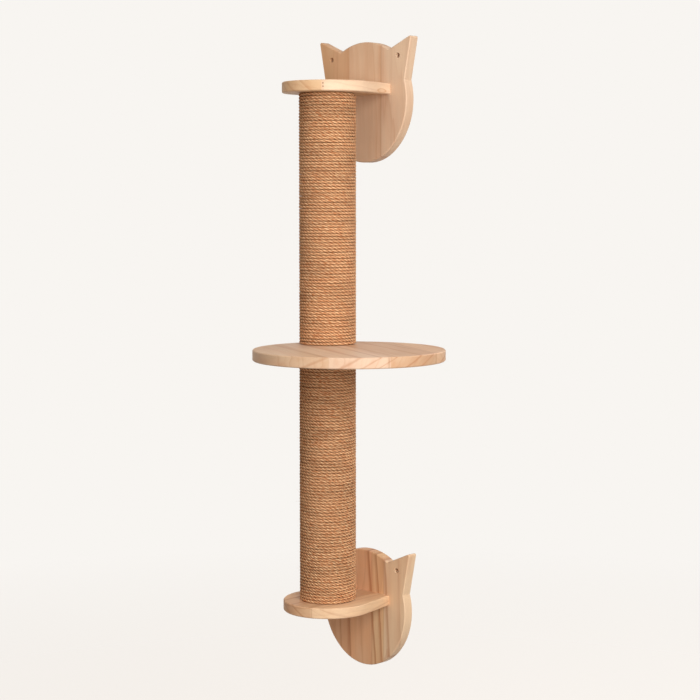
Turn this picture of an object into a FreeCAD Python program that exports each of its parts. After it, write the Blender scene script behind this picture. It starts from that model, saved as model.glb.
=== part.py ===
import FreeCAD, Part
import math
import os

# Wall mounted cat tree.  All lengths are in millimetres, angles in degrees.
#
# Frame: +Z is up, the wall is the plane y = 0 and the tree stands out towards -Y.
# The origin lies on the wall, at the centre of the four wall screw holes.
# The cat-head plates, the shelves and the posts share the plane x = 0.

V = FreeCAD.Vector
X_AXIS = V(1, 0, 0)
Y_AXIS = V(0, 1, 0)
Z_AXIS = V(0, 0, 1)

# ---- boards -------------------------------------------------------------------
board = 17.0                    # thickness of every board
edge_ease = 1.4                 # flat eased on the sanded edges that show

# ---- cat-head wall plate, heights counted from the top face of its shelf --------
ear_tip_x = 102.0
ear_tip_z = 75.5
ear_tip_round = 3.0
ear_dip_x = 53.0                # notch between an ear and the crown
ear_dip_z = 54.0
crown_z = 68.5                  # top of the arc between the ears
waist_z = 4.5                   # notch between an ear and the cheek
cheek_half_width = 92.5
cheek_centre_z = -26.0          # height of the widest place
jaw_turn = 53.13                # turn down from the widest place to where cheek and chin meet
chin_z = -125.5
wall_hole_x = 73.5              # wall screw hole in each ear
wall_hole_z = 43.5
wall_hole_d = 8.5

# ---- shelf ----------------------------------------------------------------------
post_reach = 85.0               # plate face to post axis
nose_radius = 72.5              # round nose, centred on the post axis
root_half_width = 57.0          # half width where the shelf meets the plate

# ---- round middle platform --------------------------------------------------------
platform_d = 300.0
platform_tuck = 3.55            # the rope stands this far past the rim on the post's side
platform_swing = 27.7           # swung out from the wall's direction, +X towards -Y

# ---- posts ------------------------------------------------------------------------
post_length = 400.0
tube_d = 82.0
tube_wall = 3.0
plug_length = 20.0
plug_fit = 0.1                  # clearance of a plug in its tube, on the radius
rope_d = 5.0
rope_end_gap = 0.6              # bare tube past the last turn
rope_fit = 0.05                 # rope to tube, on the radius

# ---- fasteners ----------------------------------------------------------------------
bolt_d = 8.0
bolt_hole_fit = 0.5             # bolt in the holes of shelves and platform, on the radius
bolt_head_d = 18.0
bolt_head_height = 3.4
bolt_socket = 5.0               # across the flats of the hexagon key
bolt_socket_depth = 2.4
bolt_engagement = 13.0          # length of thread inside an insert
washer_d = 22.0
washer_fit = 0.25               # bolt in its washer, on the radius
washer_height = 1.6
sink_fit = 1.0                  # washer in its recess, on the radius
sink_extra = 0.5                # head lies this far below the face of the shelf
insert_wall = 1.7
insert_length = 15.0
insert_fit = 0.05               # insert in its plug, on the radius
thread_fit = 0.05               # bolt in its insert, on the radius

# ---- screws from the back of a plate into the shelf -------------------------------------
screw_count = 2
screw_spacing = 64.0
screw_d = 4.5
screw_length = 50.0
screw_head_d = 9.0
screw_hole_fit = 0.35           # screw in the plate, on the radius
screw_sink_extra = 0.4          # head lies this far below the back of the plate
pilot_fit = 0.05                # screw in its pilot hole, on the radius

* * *

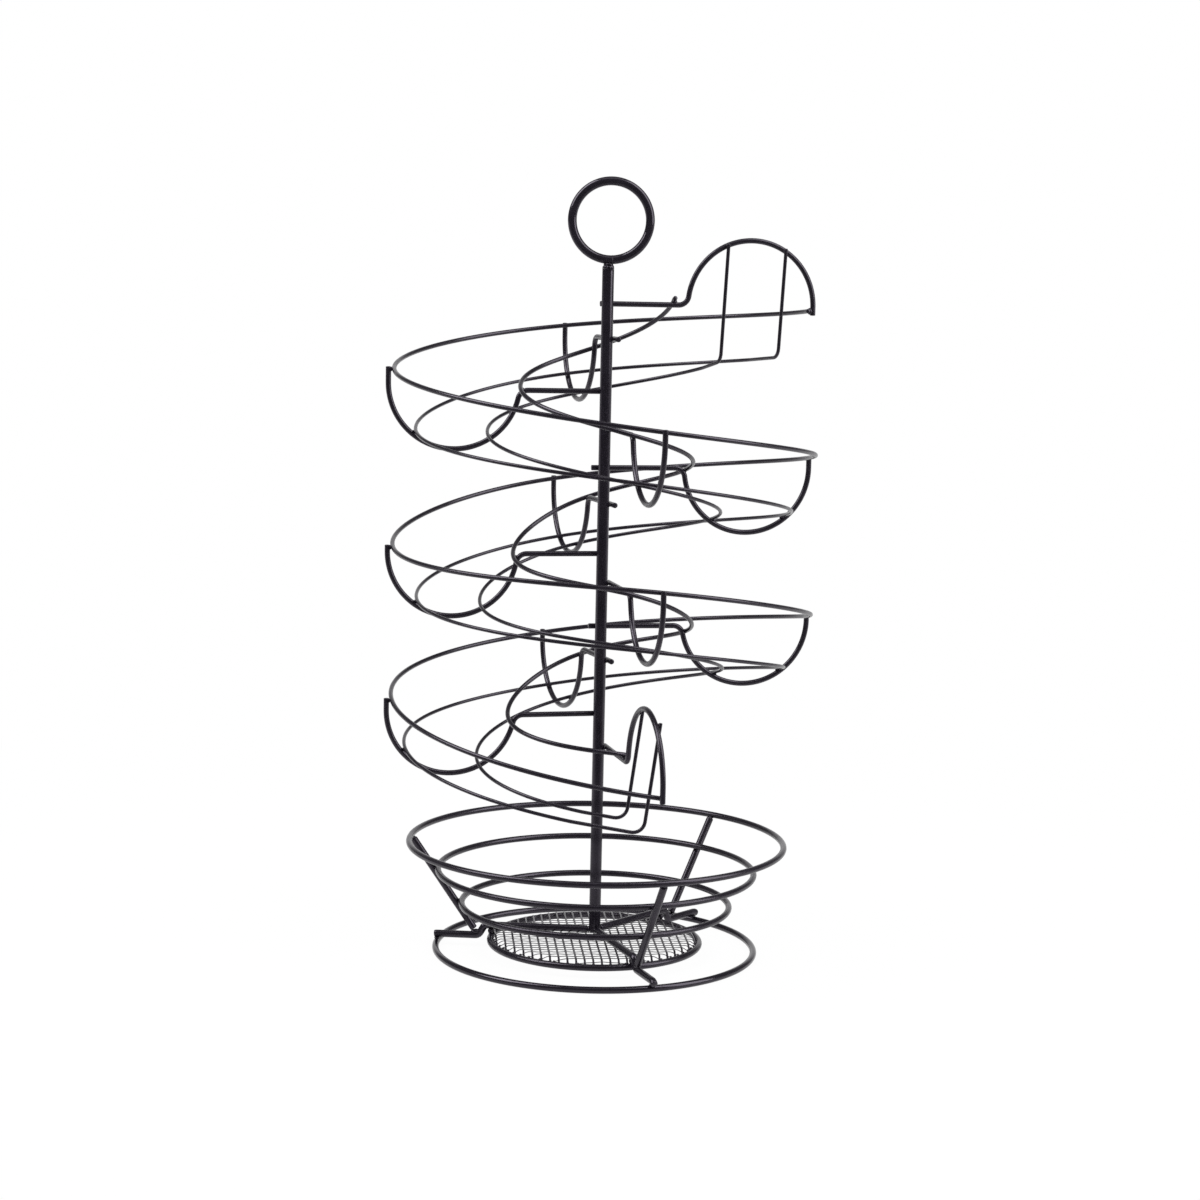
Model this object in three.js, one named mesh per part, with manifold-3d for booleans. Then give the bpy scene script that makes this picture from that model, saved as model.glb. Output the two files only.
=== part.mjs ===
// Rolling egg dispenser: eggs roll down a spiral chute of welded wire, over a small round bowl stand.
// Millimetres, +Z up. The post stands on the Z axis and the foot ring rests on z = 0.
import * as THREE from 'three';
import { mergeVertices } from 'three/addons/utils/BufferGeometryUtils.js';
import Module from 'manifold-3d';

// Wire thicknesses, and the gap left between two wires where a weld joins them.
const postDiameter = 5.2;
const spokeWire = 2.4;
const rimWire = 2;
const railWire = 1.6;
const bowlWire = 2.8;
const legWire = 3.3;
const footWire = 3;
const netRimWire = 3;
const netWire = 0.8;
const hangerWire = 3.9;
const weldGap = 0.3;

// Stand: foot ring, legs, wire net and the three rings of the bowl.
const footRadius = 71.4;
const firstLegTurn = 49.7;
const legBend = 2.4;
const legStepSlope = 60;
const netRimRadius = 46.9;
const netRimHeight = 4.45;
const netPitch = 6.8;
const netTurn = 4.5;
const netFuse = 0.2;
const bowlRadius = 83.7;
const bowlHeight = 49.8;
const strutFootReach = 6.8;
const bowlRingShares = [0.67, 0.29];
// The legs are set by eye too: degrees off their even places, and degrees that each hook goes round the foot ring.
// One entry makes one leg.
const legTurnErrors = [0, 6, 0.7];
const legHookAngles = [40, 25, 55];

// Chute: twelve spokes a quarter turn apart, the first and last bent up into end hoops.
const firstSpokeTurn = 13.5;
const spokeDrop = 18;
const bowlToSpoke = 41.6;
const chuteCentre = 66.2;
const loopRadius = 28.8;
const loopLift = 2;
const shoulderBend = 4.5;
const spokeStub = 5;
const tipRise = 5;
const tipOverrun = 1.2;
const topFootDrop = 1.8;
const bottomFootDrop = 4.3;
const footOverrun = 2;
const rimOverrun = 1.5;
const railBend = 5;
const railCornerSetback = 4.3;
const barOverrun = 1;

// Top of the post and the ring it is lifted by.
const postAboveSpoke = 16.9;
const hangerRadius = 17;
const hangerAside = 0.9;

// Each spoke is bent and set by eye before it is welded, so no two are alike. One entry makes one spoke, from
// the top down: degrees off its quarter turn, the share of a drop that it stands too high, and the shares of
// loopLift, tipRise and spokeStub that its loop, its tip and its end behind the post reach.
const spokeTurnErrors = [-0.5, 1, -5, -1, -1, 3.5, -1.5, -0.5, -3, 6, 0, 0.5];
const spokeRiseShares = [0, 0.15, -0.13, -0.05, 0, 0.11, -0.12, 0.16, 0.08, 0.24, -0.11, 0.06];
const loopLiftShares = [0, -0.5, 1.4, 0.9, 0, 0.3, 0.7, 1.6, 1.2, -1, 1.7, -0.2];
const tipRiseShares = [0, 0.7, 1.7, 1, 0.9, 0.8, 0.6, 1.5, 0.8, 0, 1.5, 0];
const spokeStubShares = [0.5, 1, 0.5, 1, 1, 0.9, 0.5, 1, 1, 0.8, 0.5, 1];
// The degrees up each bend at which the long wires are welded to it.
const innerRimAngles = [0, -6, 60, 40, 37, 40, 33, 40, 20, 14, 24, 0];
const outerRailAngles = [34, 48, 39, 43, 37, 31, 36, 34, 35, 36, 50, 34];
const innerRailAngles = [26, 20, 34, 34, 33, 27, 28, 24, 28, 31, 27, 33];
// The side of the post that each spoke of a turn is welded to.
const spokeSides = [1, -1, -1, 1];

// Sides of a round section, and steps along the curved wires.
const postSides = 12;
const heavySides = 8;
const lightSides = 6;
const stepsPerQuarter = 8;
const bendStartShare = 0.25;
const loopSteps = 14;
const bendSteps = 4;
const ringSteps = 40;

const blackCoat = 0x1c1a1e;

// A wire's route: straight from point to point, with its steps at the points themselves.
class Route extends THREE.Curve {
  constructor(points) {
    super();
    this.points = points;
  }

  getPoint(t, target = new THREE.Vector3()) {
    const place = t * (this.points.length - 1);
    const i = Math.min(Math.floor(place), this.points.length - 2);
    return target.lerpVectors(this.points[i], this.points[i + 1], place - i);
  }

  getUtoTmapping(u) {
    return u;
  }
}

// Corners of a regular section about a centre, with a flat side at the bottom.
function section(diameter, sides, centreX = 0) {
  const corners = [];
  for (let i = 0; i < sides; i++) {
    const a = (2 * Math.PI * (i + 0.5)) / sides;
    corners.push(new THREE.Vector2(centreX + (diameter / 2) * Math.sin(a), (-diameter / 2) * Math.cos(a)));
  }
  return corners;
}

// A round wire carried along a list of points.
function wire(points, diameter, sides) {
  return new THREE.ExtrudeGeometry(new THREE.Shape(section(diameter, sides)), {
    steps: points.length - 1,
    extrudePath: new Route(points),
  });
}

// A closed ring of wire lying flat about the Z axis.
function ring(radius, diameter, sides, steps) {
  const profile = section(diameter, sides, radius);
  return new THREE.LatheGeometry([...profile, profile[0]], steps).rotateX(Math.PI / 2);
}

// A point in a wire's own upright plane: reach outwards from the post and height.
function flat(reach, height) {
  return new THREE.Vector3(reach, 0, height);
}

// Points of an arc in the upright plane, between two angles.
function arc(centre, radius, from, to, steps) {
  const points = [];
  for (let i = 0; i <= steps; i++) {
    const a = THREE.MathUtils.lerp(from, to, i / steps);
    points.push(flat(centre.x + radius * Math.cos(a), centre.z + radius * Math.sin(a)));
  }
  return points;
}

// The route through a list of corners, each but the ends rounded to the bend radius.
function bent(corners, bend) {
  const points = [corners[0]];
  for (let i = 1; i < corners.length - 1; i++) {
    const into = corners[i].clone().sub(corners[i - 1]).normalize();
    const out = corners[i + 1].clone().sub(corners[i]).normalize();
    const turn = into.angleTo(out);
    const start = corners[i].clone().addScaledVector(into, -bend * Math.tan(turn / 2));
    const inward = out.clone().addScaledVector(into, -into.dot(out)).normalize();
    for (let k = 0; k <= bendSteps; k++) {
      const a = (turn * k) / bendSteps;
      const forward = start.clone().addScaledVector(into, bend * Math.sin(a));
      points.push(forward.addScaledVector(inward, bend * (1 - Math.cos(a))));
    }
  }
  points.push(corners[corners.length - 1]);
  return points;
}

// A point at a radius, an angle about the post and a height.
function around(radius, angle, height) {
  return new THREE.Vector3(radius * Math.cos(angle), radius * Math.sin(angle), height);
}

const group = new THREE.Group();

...

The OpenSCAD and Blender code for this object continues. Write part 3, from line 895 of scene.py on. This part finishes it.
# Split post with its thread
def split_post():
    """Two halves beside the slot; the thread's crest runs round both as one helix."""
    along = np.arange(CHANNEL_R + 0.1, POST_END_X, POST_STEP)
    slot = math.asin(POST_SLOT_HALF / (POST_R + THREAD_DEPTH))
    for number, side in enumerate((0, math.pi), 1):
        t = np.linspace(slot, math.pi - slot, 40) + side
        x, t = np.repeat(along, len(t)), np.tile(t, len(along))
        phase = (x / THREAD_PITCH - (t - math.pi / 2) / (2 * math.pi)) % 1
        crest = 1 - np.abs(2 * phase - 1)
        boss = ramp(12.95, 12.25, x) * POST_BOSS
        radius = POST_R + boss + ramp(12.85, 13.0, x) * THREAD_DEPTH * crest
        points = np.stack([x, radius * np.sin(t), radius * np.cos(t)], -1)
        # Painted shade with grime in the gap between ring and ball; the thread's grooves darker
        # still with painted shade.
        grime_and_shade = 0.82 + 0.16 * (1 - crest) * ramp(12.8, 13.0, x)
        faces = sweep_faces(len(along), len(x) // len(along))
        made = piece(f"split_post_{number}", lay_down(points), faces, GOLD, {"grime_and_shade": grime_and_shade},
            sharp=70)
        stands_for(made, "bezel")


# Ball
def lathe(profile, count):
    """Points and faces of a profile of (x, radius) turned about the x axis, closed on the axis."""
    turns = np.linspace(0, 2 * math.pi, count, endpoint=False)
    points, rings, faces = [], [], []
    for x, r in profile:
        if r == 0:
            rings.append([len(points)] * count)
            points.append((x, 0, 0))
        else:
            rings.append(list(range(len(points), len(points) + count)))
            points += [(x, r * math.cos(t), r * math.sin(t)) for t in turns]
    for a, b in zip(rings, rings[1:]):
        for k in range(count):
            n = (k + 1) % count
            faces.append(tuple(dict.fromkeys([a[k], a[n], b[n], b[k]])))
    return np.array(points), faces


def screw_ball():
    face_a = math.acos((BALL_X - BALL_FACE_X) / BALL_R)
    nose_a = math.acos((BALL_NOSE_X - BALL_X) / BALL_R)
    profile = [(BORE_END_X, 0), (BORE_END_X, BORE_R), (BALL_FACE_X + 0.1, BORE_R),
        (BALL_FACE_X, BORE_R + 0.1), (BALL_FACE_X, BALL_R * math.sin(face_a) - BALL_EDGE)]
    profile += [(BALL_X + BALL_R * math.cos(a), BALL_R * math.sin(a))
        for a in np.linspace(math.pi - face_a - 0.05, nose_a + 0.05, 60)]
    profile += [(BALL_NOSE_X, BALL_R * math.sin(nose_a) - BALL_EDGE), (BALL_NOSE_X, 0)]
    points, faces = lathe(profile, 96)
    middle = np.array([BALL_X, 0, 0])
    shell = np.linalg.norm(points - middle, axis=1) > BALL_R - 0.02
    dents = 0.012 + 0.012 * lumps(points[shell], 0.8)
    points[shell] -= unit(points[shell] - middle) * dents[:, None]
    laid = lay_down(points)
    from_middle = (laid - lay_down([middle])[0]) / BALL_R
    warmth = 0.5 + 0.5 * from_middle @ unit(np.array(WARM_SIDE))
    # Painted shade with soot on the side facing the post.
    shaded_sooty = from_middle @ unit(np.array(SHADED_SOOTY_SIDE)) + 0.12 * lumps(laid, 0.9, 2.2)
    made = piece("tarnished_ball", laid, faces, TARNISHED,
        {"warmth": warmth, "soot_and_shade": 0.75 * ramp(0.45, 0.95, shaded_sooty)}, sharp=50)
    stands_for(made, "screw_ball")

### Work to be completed
In the listing above, locate the line containing "Model this object" and the line containing "import Module from 'manifold-3d';", then transcribe both and every line between them verbatim.

### The result
Model this object in three.js, one named mesh per part, with manifold-3d for booleans. Then give the bpy scene script that makes this picture from that model, saved as model.glb. Output the two files only.
=== part.mjs ===
// Rolling egg dispenser: eggs roll down a spiral chute of welded wire, over a small round bowl stand.
// Millimetres, +Z up. The post stands on the Z axis and the foot ring rests on z = 0.
import * as THREE from 'three';
import { mergeVertices } from 'three/addons/utils/BufferGeometryUtils.js';
import Module from 'manifold-3d';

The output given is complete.